How the Roy Moore Allegations Were Covered on the Right

Hannity, unsurprisingly, wound up attacking the Clintons and other media outlets.

After the Washington Post reported on Thursday that Roy Moore, the Republican candidate in December’s special U.S. Senate election, molested a 14-year-old girl and dated three other underage girls, Vice-President Mike Pence and a number of Republican senators called for him to drop out of the race … if the allegations are true. They did not elaborate on what the women were supposed to do to prove that these events, which occurred decades ago, really took place. Apparently Senator John McCain considered corroborating statements from their friends and family sufficient, as he did not qualify his call for Moore to step down.

Moore adamantly denied the claims — without addressing the specifics — telling his supporters that he is the victim of a campaign to “silence and shut up Christian conservatives like you and me.”

Alabama state auditor Jim Ziegler echoed Moore’s religious themes, noting that “Mary was a teenager and Joseph was an adult carpenter. They became parents of Jesus.”

Other Moore defenders avoided dragging Jesus and his famously virginal teenage mother into the discussion. In a speech at a fundraising dinner in New Hampshire on Thursday night, Steve Bannon, President Trump’s former chief strategist, called the accusations “politics of self-destruction.” He compared the report to the video of Trump bragging about sexual assault, painting both as orchestrated political attacks.

“But it’s interesting,” Bannon said. “The Bezos–Amazon–Washington Post that dropped that dime on Donald Trump, is the same Bezos–Amazon–Washington Post that dropped the dime this afternoon on Judge Roy Moore. Now is that a coincidence? That’s what I mean when I [call the media the] opposition party, right? It’s purely part of the apparatus of the Democratic Party. They don’t make any bones about it. By the way, I don’t mind it. I’ll call them out every day.”

Breitbart, the news outlet Bannon runs, began working to discredit the Washington Post report before it was even published. The article described the Post’s forthcoming report, highlighted Moore’s denial, and noted that the paper endorsed Moore’s Democratic opponent, Doug Jones. “The Post is owned by Nash Holdings LLC, a holding company for billionaire Amazon founder and open borders champion Jeffrey Bezos,” Breitbart concluded.

That sentiment was reflected on Breitbart’s homepage around midnight, which called out the “Establishment efforts” to drive Moore from the race.
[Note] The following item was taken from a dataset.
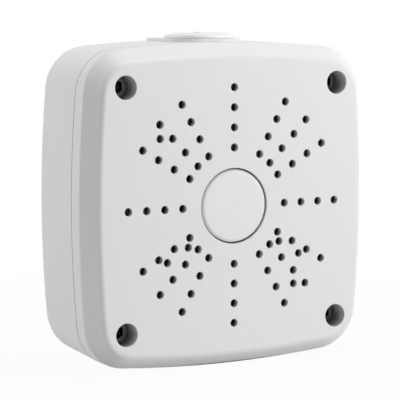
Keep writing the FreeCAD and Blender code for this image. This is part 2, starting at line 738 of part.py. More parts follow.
def makeEarthScrew():
    body = newBody("earth_screw")
    shank = "Sizes.earth_thread / 2 - Sizes.thread_clearance"
    under = "Sizes.earth_seat + Sizes.earth_washer_thickness + Sizes.spring_washer_thickness"
    top = under + " + Sizes.earth_head_height"
    end = "Sizes.earth_seat - Sizes.earth_length"
    head = "Sizes.earth_head / 2"
    sketch = newSketch(body, "earth_profile", "XY_Plane")
    polygon(sketch, [("0", "-(" + top + ")"), (head + " - Sizes.earth_head_chamfer", "-(" + top + ")"),
                     (head, "Sizes.earth_head_chamfer - (" + top + ")"), (head, "-(" + under + ")"),
                     (shank, "-(" + under + ")"), (shank, "-(" + end + ") - Sizes.earth_tip_chamfer"),
                     (shank + " - Sizes.earth_tip_chamfer", "-(" + end + ")"),
                     ("0", "-(" + end + ")")])
    turned(body, "Revolution", sketch)
    slot = newSketch(body, "earth_slot", offset=top)
    halfSlot = "Sizes.earth_slot / 2"
    polygon(slot, [("-Sizes.earth_head", "-" + halfSlot), ("Sizes.earth_head", "-" + halfSlot),
                   ("Sizes.earth_head", halfSlot), ("-Sizes.earth_head", halfSlot)])
    pocket(body, slot, "Sizes.earth_head_height / 2")
    atEarth(body)
    return body


def makeEarthWasher():
    body = newBody("earth_washer")
    ring(body, "earth_washer_profile", "Sizes.earth_washer / 2",
         "Sizes.earth_thread / 2 + Sizes.washer_hole_gap",
         "-Sizes.earth_seat - Sizes.earth_washer_thickness", "-Sizes.earth_seat")
    atEarth(body)
    return body


def makeSpringWasher():
    body = newBody("earth_spring_washer")
    seat = "-Sizes.earth_seat - Sizes.earth_washer_thickness"
    ring(body, "spring_profile", "Sizes.spring_washer / 2",
         "Sizes.earth_thread / 2 + Sizes.washer_hole_gap",
         seat + " - Sizes.spring_washer_thickness", seat)
    slit = newSketch(body, "spring_slit", offset="Sizes.earth_seat + Sizes.earth_washer_thickness "
                     "+ Sizes.spring_washer_thickness")
    halfSlit = "Sizes.spring_washer_slit / 2"
    polygon(slit, [("Sizes.earth_thread / 4", "-" + halfSlit), ("Sizes.spring_washer", "-" + halfSlit),
                   ("Sizes.spring_washer", halfSlit), ("Sizes.earth_thread / 4", halfSlit)])
    pocket(body, slit)
    atEarth(body)
    return body


pieces = [makeBackBox(), makeCover(), makeGasket()]
for corner in range(4):
    pieces.append(makeScrew(corner))
    pieces.append(makeScrewSeal(corner))
    pieces.append(makeRetainer(corner))
pieces += [makeCentrePlug(), makePlugSeal(), makeSidePlug(), makeSideSeal(), makeGrommet()]
pieces += [makeEarthScrew(), makeEarthWasher(), makeSpringWasher()]
doc.recompute()

for item in doc.Objects:
    if "Invalid" in item.State or "Error" in item.State:
        raise RuntimeError(item.Name + " failed: " + str(item.State))
for piece in pieces:
    if piece.Shape.isNull() or not piece.Shape.isValid():
        raise RuntimeError(piece.Label + " has no valid shape")

os.makedirs("parts", exist_ok=True)
for piece in pieces:
    piece.Shape.exportStep("parts/" + piece.Label + ".step")
    print(piece.Label, len(piece.Shape.Solids), round(piece.Shape.Volume, 1))
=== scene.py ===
import bpy
import bmesh
import math
from mathutils import Euler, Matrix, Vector


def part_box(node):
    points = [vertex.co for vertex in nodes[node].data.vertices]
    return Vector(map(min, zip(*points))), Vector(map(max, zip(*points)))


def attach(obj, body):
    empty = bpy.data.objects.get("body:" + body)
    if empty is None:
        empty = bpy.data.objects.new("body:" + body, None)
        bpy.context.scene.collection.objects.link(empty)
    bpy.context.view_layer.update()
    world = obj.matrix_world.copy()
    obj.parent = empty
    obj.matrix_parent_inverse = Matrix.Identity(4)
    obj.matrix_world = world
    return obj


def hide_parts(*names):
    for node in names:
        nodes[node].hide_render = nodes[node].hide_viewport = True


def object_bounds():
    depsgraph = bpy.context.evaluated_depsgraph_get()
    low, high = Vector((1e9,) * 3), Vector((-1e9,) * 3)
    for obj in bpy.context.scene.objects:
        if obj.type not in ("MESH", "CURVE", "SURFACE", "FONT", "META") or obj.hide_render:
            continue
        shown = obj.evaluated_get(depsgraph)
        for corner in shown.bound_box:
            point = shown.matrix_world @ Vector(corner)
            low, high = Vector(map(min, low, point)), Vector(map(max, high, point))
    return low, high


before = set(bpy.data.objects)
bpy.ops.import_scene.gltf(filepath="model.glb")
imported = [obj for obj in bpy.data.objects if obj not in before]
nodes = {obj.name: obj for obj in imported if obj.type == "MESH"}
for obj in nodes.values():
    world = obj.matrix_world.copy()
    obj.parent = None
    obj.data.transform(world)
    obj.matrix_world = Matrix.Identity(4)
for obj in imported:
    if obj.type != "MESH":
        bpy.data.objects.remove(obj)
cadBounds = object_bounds()
scene = bpy.context.scene

# Camera junction box: white powder-coated casting, seen from its left front.
# Metres, the wall at y = 0, the front at y = -0.045, z up.

millimetre = 0.001
screwNumbers = range(1, 5)
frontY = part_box("cover")[0].y
screwLow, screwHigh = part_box("cover_screw_1")
screwPlace = 0.5 * (screwLow.x + screwHigh.x)
plugLow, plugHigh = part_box("side_plug")
entryY = 0.5 * (plugLow.y + plugHigh.y)

# Rays that soften an edge, and that look into a gap
edgeSamples = 6
gapSamples = 8


# Sets a node's inputs: sockets are linked, plain values are written
def feed(tree, node, inputs):
    for key, value in inputs.items():
        if isinstance(value, bpy.types.NodeSocket):
            tree.links.new(value, node.inputs[key])
        else:
            node.inputs[key].default_value = value
    return node


def addNode(tree, kind, inputs=None, **settings):
    node = tree.nodes.new(kind)
    for name, value in settings.items():
        setattr(node, name, value)
    return feed(tree, node, inputs or {})


def doMath(tree, operation, first, second=0.0, third=0.0):
    inputs = {0: first, 1: second, 2: third}
    return addNode(tree, "ShaderNodeMath", inputs, operation=operation).outputs[0]


def split(tree, vector):
    return addNode(tree, "ShaderNodeSeparateXYZ", {0: vector}).outputs


# 0 below low, 1 above high, smooth between
def ramp(tree, value, low, high):
    inputs = {"Value": value, "From Min": low, "From Max": high}
    node = addNode(tree, "ShaderNodeMapRange", inputs, interpolation_type="SMOOTHSTEP")
    return node.outputs["Result"]


def mixColour(tree, factor, first, second, blend="MIX"):
    inputs = {0: factor, 6: first, 7: second}
    node = addNode(tree, "ShaderNodeMix", inputs, data_type="RGBA", blend_type=blend)
    return node.outputs[2]


def opaque(colour):
    return colour + (1.0,)


def grey(value):
    return opaque((value, value, value))


# The darker and the lighter tone of a colour that varies by a share
def toneRange(look):
    shares = (1 - look["toneSpread"], 1 + look["toneSpread"])
    return [opaque(tuple(part * share for part in look["colour"])) for share in shares]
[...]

Bolstering Breitbart’s point about the GOP Establishment, National Review featured two pieces imploring fellow conservatives not to defend Moore. Jonah Goldberg wrote:

Now, if you honestly think all of the people talking to the Washington Post are lying and that the Post somehow got them all to make this up, you have got one of the biggest stories of the century.
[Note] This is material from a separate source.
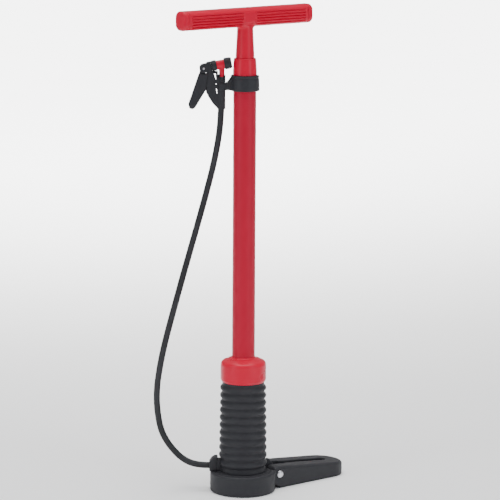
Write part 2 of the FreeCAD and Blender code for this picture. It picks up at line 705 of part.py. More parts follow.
def make_head_grip():
    """Grip moulded round the end of the hose: a thin sleeve and a web with three windows."""
    body = new_body("head_grip", head_frame)
    tall = as_size(553) - dim.sleeve_low
    sketch = new_sketch(body, "XY_Plane", dim.sleeve_low)
    ring(sketch, 0, 0, dim.sleeve_radius)
    extrude(body, "Pad", sketch, tall, False)
    pad(body, "XZ_Plane", [(1, 549), (5.4, 549), (8, 554.4), (19.0, 554.4), (21.0, 534), (20.2, 530),
                           (16.4, 523), (12.4, 516.8), (8.7, 512.3), (5, dim.sleeve_low + 0.3),
                           (1, dim.sleeve_low + 0.3)], dim.grip_half * 2)
    pocket(body, "XZ_Plane", [(6.6, 556), (11, 556), (8.2, 546)], 20)
    pocket(body, "XZ_Plane", [(6.3, 535), (7.6, 535), (5.6, 526)], 20)
    cross_hole(body, "XZ_Plane", 7.2, 540.5, 0.9, 20)
    hole_from(body, "XY_Plane", 0, 0, dim.hose_radius + 0.05, 500, 60)


# ---------------------------------------------------------------- hose

# The hose's route in the hose-side plane: distance from the pump's axis, height.
HOSE_ROUTE = [
    (44.5, 33.5), (60, 33.5), (78.5, 40.5), (95, 57), (108.3, 78.5), (113.6, 106), (114.8, 134), (111, 164),
    (104, 199), (92.5, 243), (78.8, 294), (64.6, 345), (50.6, 396), (37.2, 450), (30, 500), (30, 552.3)]


def hose_path(route):
    """Straight runs joined by tangent arcs, each as large as its two runs allow."""
    corners = [Vector(out, 0, up) for out, up in route]
    edges = []
    start = corners[0]
    for before, corner, after in zip(corners, corners[1:], corners[2:]):
        inward = (before - corner).normalize()
        outward = (after - corner).normalize()
        turn = math.pi - inward.getAngle(outward)
        reach = 0.45 * min(before.distanceToPoint(corner), after.distanceToPoint(corner))
        radius = reach / math.tan(turn / 2)
        arc_start = corner + inward * reach
        arc_end = corner + outward * reach
        bisector = (inward + outward).normalize()
        middle = corner + bisector * (radius / math.cos(turn / 2) - radius)
        edges.append(Part.LineSegment(start, arc_start).toShape())
        edges.append(Part.Arc(arc_start, middle, arc_end).toShape())
        print(f"hose bend at {corner.x:.0f}, {corner.z:.0f}: radius {radius:.0f}")
        start = arc_end
    edges.append(Part.LineSegment(start, corners[-1]).toShape())
    return Part.Wire(edges)


def make_hose():
    path = hose_path(HOSE_ROUTE)
    radius = dim.hose_radius.value
    first = path.Edges[0]
    tangent = first.tangentAt(first.FirstParameter)
    start = first.valueAt(first.FirstParameter)
    section = Part.Wire([Part.Circle(start, tangent, radius).toShape()])
    hose = doc.addObject("Part::Feature", "hose")
    hose.Label = "hose"
    hose.Shape = path.makePipeShell([section], True, False)
    hose.Placement = hose_side
    sub_parts.append(hose)
    expected = math.pi * radius ** 2 * path.Length
    print(f"hose length {path.Length:.1f}, volume {hose.Shape.Volume:.0f}, expected {expected:.0f}")


# ---------------------------------------------------------------- build and write

def build():
    make_base_cup()
    make_base_pad()
    make_base_screws()
    make_valve_block()
    make_valve_parts()
    make_ribbed_housing()
    make_housing_collar()
    make_barrel_parts()
    make_clip()
    make_rod_and_piston()
    make_handle()
    make_handle_end("handle_end_left", -1)
    make_handle_end("handle_end_right", 1)
    make_pedal()
    make_pedal_pin()
    make_head_body()
    make_nozzle()
    make_lever_housing()
    make_lever()
    make_head_grip()
    make_hose()
    doc.recompute()


def check():
    for item in doc.Objects:
        if "Invalid" in item.State or "Error" in item.State:
            raise RuntimeError(f"{item.Label} failed: {item.State}")
    for part in sub_parts:
        if part.Shape.isNull() or not part.Shape.isValid():
            raise RuntimeError(f"{part.Label} has no valid shape")


def write():
    os.makedirs("parts", exist_ok=True)
    for part in sub_parts:
        part.Shape.exportStep(f"parts/{part.Label}.step")
        box = part.Shape.BoundBox
        print(f"{part.Label:22s} solids {len(part.Shape.Solids)}  volume {part.Shape.Volume / 1000:8.2f} cm3"
              f"  z {box.ZMin:.1f} to {box.ZMax:.1f}")


build()
check()
write()
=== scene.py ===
# %% [markdown]
# # A floor pump for bicycle tyres
# The working model of the pump comes in as a fixed frame of named nodes and bodies. This notebook gives it
# its looks. Most pieces that show are built again with finer edges, mouldings and grooves. The others keep
# the shape they came with, and every piece gets a procedural finish. The frame's lengths are in metres, and
# the shapes here are written in millimetres. The pump stands on its base at the origin, +Z up, with the foot
# pedal along +X.

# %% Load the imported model
import json
import math

import bmesh
import bpy
import numpy as np
from mathutils import Matrix, Quaternion, Vector


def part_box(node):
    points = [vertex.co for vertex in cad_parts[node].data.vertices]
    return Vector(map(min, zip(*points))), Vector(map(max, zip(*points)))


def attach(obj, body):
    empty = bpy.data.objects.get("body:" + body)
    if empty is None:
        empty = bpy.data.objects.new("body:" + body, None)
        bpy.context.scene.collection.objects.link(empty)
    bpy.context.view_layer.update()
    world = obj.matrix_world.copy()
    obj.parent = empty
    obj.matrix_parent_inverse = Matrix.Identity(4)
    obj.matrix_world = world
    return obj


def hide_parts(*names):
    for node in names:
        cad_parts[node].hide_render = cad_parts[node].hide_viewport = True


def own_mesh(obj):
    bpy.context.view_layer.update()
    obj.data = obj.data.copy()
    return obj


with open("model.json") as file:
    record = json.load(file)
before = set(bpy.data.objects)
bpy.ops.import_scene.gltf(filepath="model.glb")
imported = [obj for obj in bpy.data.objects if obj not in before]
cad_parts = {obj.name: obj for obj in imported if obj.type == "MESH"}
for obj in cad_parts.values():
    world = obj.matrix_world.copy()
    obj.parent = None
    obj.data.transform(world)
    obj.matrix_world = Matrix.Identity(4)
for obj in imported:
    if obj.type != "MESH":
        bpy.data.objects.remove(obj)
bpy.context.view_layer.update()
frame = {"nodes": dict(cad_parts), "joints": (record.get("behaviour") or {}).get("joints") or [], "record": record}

nodes = frame["nodes"]
joints = {joint["name"]: joint for joint in frame["joints"]}
mm = 0.001

# %% [markdown]
# The hose side of the pump lies in one upright plane through the pump's axis. The lever pin is in that plane,
# so its place gives the plane's direction. The head is drawn in a frame whose X points away from the pump
# along that plane, with its origin on the stem's axis and the stem's foot at a fixed height. The nozzle has a
# frame of its own, whose Z runs along the nozzle and whose X points up.

# %% Frames for the hose side, the head and the nozzle
lever_pin = Vector(joints["lever_flip"]["pos_m"])
hose_angle = math.atan2(lever_pin.y, lever_pin.x)
hose_side = Matrix.Rotation(hose_angle, 4, "Z")
STEM_FOOT = 550


def middle(node):
    low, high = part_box(node)
    return (low + high) / 2


stem_middle = middle("hose_fitting")
stem_out = math.hypot(stem_middle.x, stem_middle.y)
head_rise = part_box("hose_fitting")[0].z - STEM_FOOT * mm
head_frame = hose_side @ Matrix.Translation((stem_out, 0, head_rise))
pin_local = head_frame.inverted() @ lever_pin
nozzle_way = Vector(joints["chuck_press"]["axis"]).normalized()
across = hose_side @ Vector((0, 1, 0))
nozzle_up = across.cross(nozzle_way)
seal_middle = middle("nozzle_seal")
stem_gap = (Vector((stem_middle.x, stem_middle.y, 0)) - seal_middle).to_2d().length
to_stem = stem_gap / nozzle_way.to_2d().length
nozzle_root = seal_middle - nozzle_way * to_stem
nozzle_frame = Matrix.Translation(nozzle_root) @ Matrix((nozzle_up, across, nozzle_way)).transposed().to_4x4()
print(f"hose side at {math.degrees(hose_angle):.1f} degrees, stem {stem_out / mm:.1f} mm out")

# %% [markdown]
# The camera stands well back and a little above, so that the base shows its round top while the handle is
# seen almost level. A long lens keeps the barrel's sides parallel.

# %% Camera
VIEW_TURN = math.radians(-38.5)
VIEW_LIFT = math.radians(10.4)
VIEW_DISTANCE = 3.45
LEAN = math.radians(0.34)
AIM_ASIDE = 0.0079
AIM_UP = 0.3244
LENS = 189.5
SENSOR = 36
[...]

If you can prove it, Roy Moore will end up owning the Post after his lawsuit. But the Post has offered an enormous amount of evidence. Moore’s defenders are simply shouting “fake news!” “Soros!” “Narrative!” and other inanities — because that’s all they’ve got.

And for what? To defend a man who was indefensible before the Post story. 
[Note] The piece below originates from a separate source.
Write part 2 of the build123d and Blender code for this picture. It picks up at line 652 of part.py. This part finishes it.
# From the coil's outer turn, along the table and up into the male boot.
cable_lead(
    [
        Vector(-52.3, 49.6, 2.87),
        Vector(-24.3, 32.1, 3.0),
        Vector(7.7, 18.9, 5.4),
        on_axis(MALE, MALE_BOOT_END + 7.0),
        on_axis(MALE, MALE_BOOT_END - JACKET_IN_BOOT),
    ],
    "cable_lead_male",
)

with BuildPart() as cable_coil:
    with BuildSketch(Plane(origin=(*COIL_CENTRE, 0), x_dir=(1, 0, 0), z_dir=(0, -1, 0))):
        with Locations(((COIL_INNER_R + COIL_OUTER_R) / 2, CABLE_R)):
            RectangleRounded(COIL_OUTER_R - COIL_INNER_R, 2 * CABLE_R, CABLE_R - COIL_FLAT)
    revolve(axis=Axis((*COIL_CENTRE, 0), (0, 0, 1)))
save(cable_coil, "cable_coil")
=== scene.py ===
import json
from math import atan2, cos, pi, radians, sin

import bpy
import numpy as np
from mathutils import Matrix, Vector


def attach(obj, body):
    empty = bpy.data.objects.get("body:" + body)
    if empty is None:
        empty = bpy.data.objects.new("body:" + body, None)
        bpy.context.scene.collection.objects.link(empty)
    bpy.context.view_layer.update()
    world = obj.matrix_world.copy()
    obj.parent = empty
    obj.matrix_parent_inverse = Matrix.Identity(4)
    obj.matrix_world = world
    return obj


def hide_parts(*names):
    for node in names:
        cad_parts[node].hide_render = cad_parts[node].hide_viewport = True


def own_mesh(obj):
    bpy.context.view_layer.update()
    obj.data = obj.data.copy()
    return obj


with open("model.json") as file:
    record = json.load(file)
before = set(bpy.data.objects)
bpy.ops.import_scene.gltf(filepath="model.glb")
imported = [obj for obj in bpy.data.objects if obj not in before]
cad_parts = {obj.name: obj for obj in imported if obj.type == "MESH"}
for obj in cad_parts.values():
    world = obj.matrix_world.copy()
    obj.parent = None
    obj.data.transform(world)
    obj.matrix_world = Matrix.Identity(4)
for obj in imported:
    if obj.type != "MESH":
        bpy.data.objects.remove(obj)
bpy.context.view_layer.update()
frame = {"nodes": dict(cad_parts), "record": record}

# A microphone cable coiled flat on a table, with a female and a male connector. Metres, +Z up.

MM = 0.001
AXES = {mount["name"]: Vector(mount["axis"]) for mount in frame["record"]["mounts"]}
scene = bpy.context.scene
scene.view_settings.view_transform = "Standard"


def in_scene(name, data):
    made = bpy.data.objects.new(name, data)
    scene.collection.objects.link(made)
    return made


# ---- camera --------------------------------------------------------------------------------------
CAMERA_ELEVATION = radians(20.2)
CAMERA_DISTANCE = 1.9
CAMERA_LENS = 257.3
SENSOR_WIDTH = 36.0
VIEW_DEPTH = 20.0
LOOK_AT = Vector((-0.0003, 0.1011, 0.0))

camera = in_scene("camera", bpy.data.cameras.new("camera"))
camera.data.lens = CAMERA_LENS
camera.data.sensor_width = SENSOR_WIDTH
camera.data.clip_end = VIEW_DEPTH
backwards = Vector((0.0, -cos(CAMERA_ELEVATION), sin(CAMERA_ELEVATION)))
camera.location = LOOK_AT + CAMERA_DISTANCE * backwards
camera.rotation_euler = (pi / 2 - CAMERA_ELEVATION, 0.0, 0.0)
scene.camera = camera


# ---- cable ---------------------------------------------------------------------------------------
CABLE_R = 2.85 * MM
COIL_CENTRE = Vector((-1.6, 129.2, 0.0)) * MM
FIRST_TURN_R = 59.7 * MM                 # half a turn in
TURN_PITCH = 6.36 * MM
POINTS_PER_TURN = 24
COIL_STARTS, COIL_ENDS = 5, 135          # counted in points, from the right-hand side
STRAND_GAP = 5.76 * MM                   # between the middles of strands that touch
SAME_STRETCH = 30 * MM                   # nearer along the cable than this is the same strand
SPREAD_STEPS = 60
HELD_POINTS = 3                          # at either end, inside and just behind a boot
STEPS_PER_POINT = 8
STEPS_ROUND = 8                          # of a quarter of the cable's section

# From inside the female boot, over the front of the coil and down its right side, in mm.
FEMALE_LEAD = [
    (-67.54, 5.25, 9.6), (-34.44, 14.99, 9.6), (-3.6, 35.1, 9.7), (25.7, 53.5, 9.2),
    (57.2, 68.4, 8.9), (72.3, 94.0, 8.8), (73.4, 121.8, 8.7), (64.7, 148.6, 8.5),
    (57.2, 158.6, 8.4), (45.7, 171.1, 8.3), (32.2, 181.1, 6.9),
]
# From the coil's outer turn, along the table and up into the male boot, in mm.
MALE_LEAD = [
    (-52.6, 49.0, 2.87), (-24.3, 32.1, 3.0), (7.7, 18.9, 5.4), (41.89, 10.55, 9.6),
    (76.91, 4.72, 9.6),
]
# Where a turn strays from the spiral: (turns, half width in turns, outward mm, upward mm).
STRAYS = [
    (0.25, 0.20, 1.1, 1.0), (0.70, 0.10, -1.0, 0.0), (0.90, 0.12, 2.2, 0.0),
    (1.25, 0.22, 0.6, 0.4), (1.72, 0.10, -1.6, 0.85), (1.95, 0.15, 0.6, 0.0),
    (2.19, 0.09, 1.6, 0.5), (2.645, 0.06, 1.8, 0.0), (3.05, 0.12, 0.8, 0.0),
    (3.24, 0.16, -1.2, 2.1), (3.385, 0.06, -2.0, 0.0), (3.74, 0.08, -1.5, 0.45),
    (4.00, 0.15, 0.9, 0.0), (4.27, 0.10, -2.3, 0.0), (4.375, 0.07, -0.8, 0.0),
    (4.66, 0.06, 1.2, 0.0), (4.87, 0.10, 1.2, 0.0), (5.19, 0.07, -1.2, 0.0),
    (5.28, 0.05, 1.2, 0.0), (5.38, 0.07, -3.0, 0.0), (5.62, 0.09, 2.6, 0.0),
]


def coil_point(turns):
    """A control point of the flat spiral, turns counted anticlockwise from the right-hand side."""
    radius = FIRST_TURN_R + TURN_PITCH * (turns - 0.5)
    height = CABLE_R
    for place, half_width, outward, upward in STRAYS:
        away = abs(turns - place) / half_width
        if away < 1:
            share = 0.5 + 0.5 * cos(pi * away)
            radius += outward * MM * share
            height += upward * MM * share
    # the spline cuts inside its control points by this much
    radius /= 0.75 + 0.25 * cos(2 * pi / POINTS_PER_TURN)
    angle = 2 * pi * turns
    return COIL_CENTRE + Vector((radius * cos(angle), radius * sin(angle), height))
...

But other right-leaning sites went with Breitbart’s narrative, highlighting Moore’s claim that he’s the victim of a vast, left-wing conspiracy:

Other sites like Hot Air, the Daily Caller, and the Blaze only published brief, straightforward posts noting the Moore news. Late on Thursday night, they had been pushed to the bottom of their homepages to make room for important Sandra Bullock casting news and the like.

On Fox News, Tucker Carlson took a similar approach. While he covered the Harvey Weinstein scandal extensively, he devoted only 46 seconds to the Moore allegations.

Hannity, on the other hand, discussed Moore extensively. First, he generated a controversy on his radio show when he appeared to call the candidate’s alleged behavior with a 14-year-old “consensual.” Hannity later apologized saying he “misspoke and was not totally clear earlier today.” He was referring to Moore’s romantic overtures to the older teenage girls, not the 14-year-old.

Hannity started his Fox News show by carefully and accurately laying out the allegations and Moore’s response. Then he launched into a long diatribe attacking the rest of the media and former President Obama for always rushing to judgment. The segment wound up highlighting the sexual-misconduct allegations against liberal Hollywood figures and Bill Clinton.

Later in the program, Fox News legal analyst Mercedes Colwin claimed that women frequently make false sexual-harassment allegations in an attempt to make money. “A lot of these women, it’s all about money,” Colwin said. “And they bank on the fact that these corporations have a reputation that they want to save.” (No one on the program explicitly mentioned the many women who accused Roger Ailes and Bill O’Reilly of sexual harassment, some of whom received massive settlements from Fox News.)

Hannity lamented that these false allegations make people doubt the real victims. “This is where you thread the needle, because there are women that are victims of predators!” he said. “Yes, there are, there are,” Colwin answered. “But very few and far between.”